Fund raising bake sales are a terrific way to make money for charity, but they are a lot of hard work. Members of your group need to be willing to put forth a great deal of effort to ensure the fundraiser is a success. Most people have a sweet tooth and are more than willing to part with their money for a homemade treat. First, you will need to select a leader for the fundraiser. This should be someone with great organizational skills. Her duties will include delegating responsibilities and organizing volunteers. She needs to be a people person and someone who can get people to do her biding without protest. Volunteers are needed to bake homemade goodies for the sale, seek out donations from local bakeries, set up tables, sell goods, handle publicity, collect money, package baked goods, decorate tables and clean up after the sale.

Your Market

Busy women are always looking for ways to cut their work load. Target this market when putting on a bake sale. These women will often pick up several weeks worth of treats and freeze them to use later. This market alone can bring in several hundred dollars.
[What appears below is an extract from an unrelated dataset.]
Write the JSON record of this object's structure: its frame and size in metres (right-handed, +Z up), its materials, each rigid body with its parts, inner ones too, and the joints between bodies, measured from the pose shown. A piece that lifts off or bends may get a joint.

Another way to sell baked goods is to set up a table near a church on Sunday morning. When church is over and people stream from its doors, you’ll have a steady stream of customers. Along with the baked goods, be sure that you have some lemonade or juice for sale. Baked goods are sweet and cause thirst. This will also help you to raise extra funds.

Donations

It helps if baked goods are fresh. Recruit the bakers from your group and have a two day baking marathon. If your group doesn’t have a kitchen, ask a local church to donate theirs. Churches will often allow groups raising money for charity to have use of their kitchen without charge. If need be, donate a monetary gift for children’s Sunday school papers, or a missionary project. Once you have the kitchen, have members gather together to bake pies, cakes, cobblers, cookies, date and nut loaves, zucchini loaves, cupcakes, tarts, fudge, peanut brittle, candy apples, caramelized popcorn and other goodies. Have volunteers visit local bakeries and ask for donations of homemade bread, rolls, doughnuts and any other treats they’d like to offer.

Selling your Product

Ask a school in your area to help. Seek permission to set up tables in the gym every day for a week over the lunch hour and sell treats to children and their parents. If the school agrees, donate a few new books to the library, a piece of sports equipment or money to help with a school trip. Schools are always looking for money and this is an easy way for them to make a little. Both the school and your group will benefit from this type of agreement. Then, send a member to a local book store or sporting goods store to ask for donations that your group can give to the school. Ask a church to allow you to run a bake sale in their gym or basement on Friday night and Saturday. Set up nicely decorated tables. If your sale is near Christmas, Easter or some other holiday, decorate for the occasion. Use tablecloths in pastel or solid colors. Patterned tablecloths draw attention away from your product, which are the baked goods. If you wish, you can hang beautiful decorations from the ceiling or place them on walls. Be sure you have permission from the buildings caretaker to do this. Out of respect, take the decorations down when the sale is over and clean up after your organization. This will encourage the church to allow you to use their services again in the future.

Advertising

Make up a flyer telling all about your fundraiser and what charity is going to benefit from it. Ask someone you know that has a copy machine to make a donation of a few hundred copies. Distribute these in your neighborhood, ask stores to tape them on their doors, hand them out at food stores and have the school principal distribute them to all the children in the local school, so they can take them home for their parents to read.

Setting up the Sale

Arrange the tables in categories. Pies, cakes, cookies, squares and breads should all be placed on separate tables if you have the quantity to do so. This allows customers to easily find what they are looking for. Sales will be much higher if people can find what they are looking for at a glance.

Individual Servings

If you plan on selling to children or seniors, wrap baked goods in single servings. A child or senior will not buy a dozen cookies or an entire cake. They will be happy to be able to purchase individually wrapped products that are fairly priced.

More than Baked Goods

Don’t limit yourself to baked goods. Serve coffee, tea, water, soda and lemonade. Have a member of the group that has word processing knowledge produce a small cookbook with recipes donated by the members of your group. Keep the price under five dollars if possible. Create gift baskets and specially packaged goods that can be purchased to be given as gifts.

Prices

Keep your baked goods reasonably priced, while at the same time being certain that you are getting the price of the supplies. Though most of the items will be donated, you don’t want to set your prices too low. Yes, you will see everything, but when you have your next bake sale, people will look for very low prices. Be fair. Charge approximately the same amount as local stores would charge for the same products.

Success

All of these things combined will ensure your baked sale is a great success. Your customers will thank you for all the wonderful goodies and the charity you’ve chosen will thank you for a sizeable donation. Most all of all, make sure that all members of your group have a fun-filled experience and make your bake sale an annual event.